In this sense, Eurovision, which begins this week, is not an escape from Israeli reality. It is a statement about what that reality should look like.

This dual relationship with Europe—admiration and frustration, connection and criticism, the feeling of being simultaneously misjudged and drawn in—is central to understanding Israeli society. Israelis can question European foreign policy in the morning and spend the evening arguing about whether the Finnish entry deserved more points.

These things are not contradictory. They reflect the same impulse: the desire to belong to a shared world and the frustration of feeling misread within it.

Political differences sharpen this divide. While much of Europe views U.S. President Donald Trump with skepticism, many Israelis judge him through a different lens shaped by regional security. The result can feel like parallel conversations about the same events.

Yet beneath all of it lies a shared foundation. Like Europeans, Israelis have built lives around routine.
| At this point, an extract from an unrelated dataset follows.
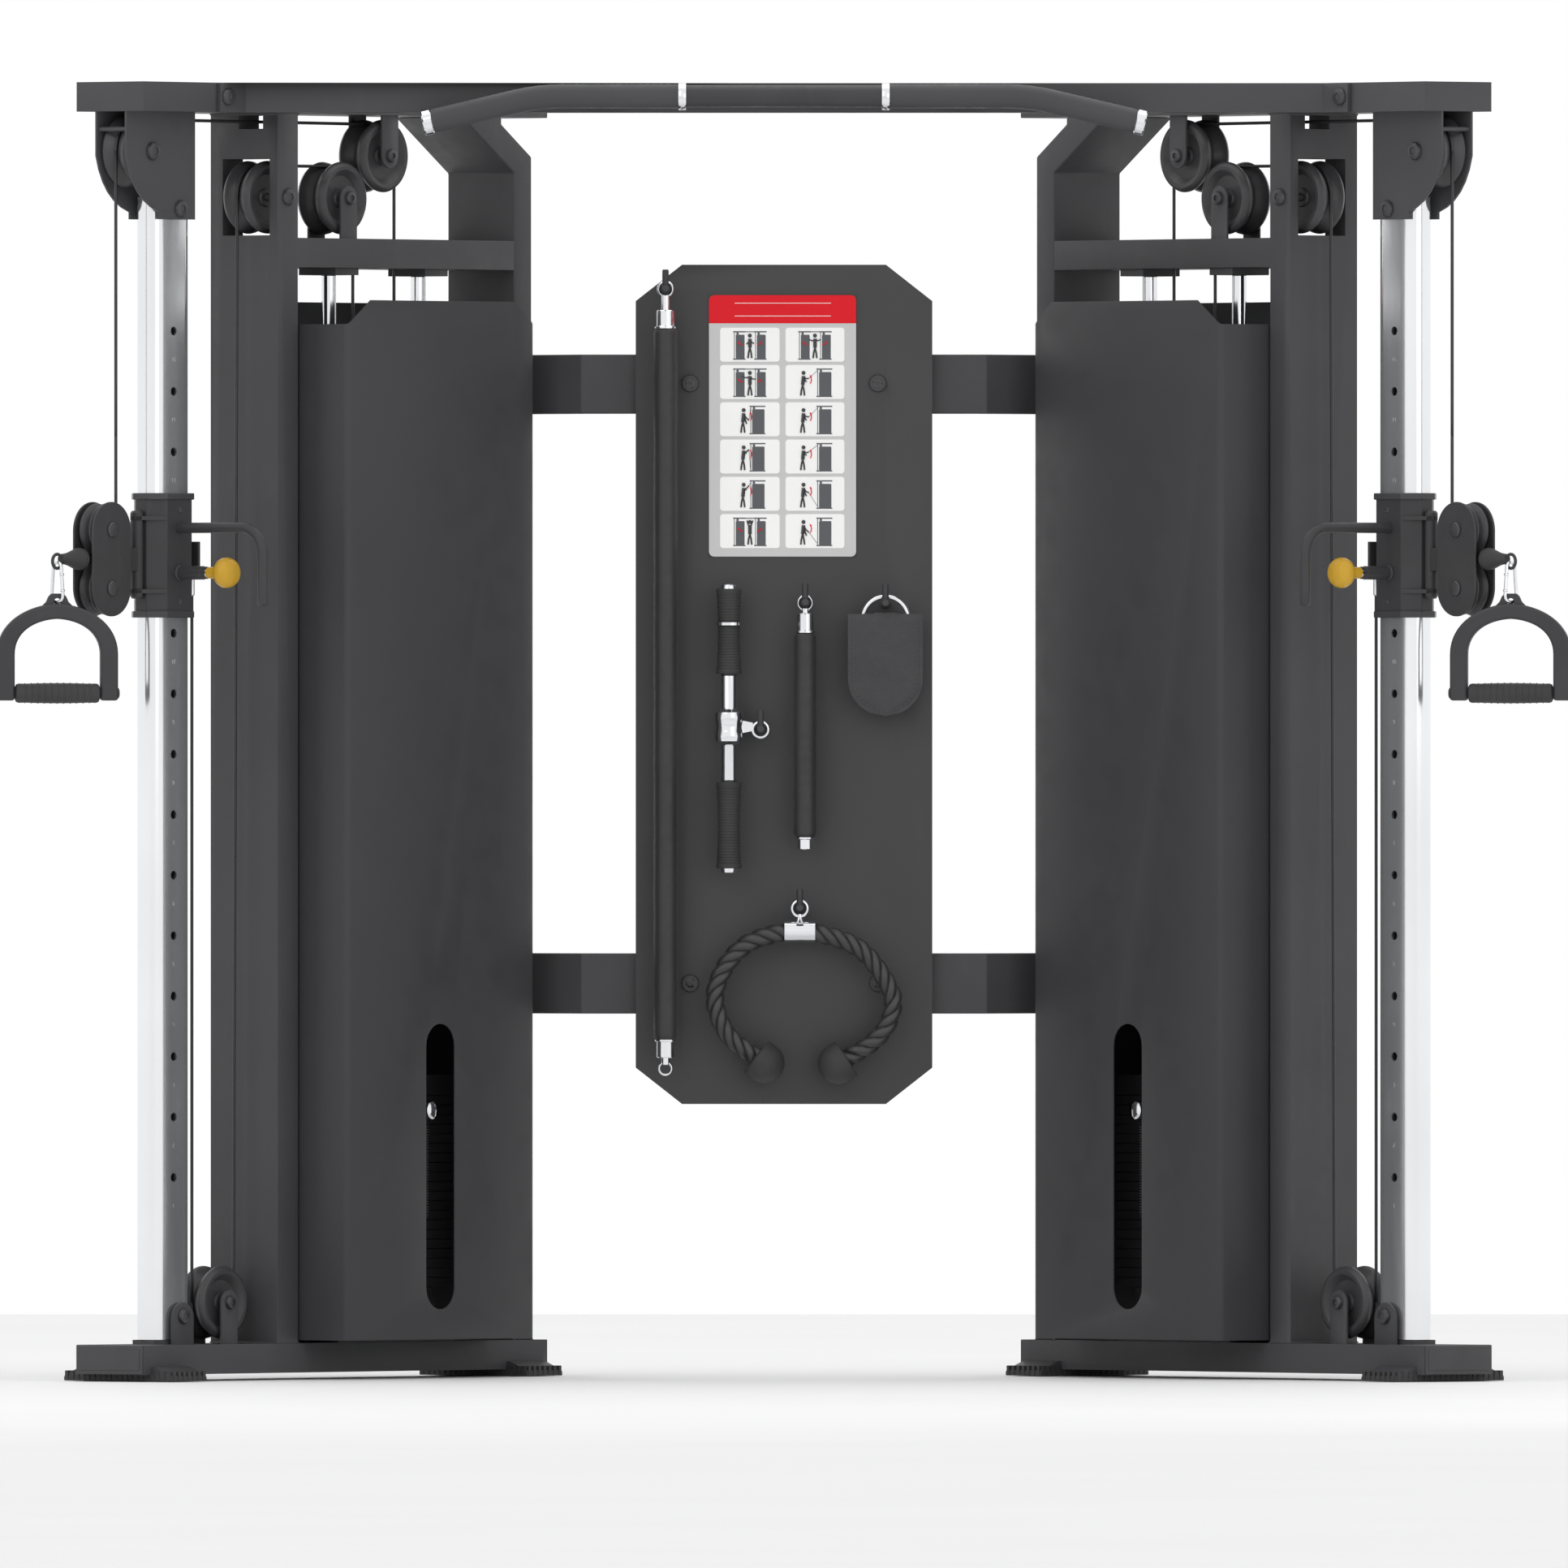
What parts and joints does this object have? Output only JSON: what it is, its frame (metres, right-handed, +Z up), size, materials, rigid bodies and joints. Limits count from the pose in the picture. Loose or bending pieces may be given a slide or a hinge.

They work, raise families, follow sports, plan vacations and argue about things that do not involve survival.

War is not an identity. It is an interruption.

The longer this suspended condition persists, the more the fatigue shows. Not dramatic, not declarative, but steady and accumulating. It appears in conversations about sleep, in the relief when a night passes without sirens and alarms, in the shrinking capacity to plan beyond the near future.

Given the choice, Israelis would not choose war. They would choose to gather around a television, argue about songs and hope that when the votes are counted, Israel’s name sits at the top of the scoreboard.

The 70th Eurovision Song Contest will be held in Austria at the Wiener Stadthalle in Vienna. The contest features two semi-finals on Tuesday, May 12, and Thursday, May 14, with the Grand Final taking place on Saturday, May 16.